Step 12: Install the Apron
Align the top edge of the apron flush with top edge of the rail and nail it in place using 2½-inch finishing nails. On any run with a return, nail the run in place first and glue the return into its slot with adhesive caulk.
Step 13: Create the Returns
At the end of a run where the chair rail requires a return, again, miter the end as if for an outside corner, then miter and cut a return to terminate the molding profile into the wall or casing. For the cap, you’ll want to glue the return to the run to create an assembly, as shown.
Step 14: Notch the Return
Depending on your existing casing, the chair rail may need to be notched. If so, hold the chair rail in place, scribe the shape of the molding, and then use a handsaw to cut the notch. Notching the existing casing to accept the cap, as shown, will give you a nicer joint.
Step 15: Install the Chair-Rail Cap
Once your returns are assembled, miter any ends that finish at a corner. Set the cap in a bed of caulk and nail it to the ledge formed by the apron and upper rail using a nail gun and 2½-inch finishing nails.
Step 16: Install the Base-Cap and Shoe Moldings
Miter corner ends. Position the shoe molding on the floor against the baseboard and the base cap on the top edge of the baseboard. Nail them to the baseboard with a nail gun and 1½-inch finishing nails, working your way around the room. Anywhere a return is required, make it just as you did for the apron in Step 13.

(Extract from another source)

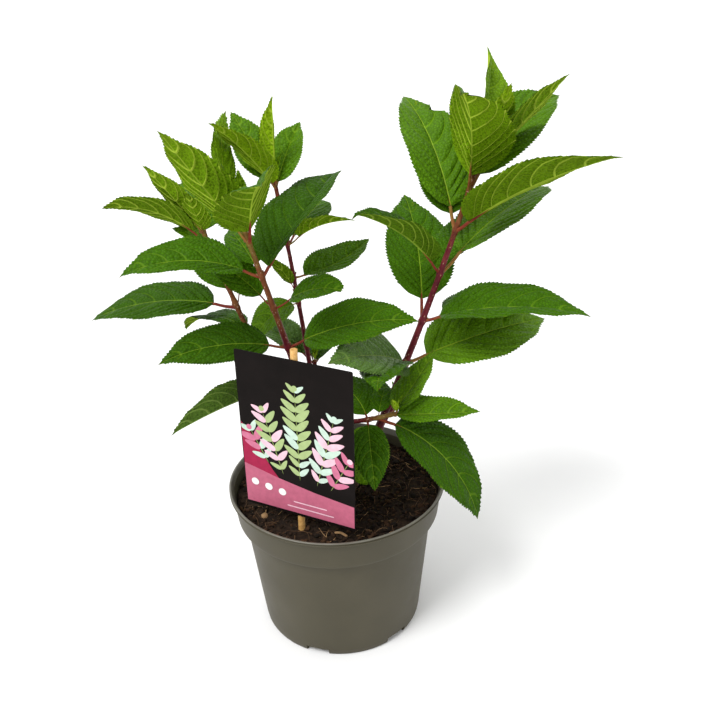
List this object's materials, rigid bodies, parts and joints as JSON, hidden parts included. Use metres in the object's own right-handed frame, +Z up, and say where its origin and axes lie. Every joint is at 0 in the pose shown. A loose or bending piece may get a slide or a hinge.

Step 17: Trim Out the Panels
Miter panel molding at 45 degrees to line the inside edges of the panels. If your molding is delicate, like ours, just glue it in place. For thicker trim, nail it in place with a nail gun and 1½-inch finishing nails. Once all the pieces are installed, fill all nail holes with wood filler, and joints with latex caulk. Let dry. Sand the surfaces, prime the plywood, and finish the project with several coats of paint.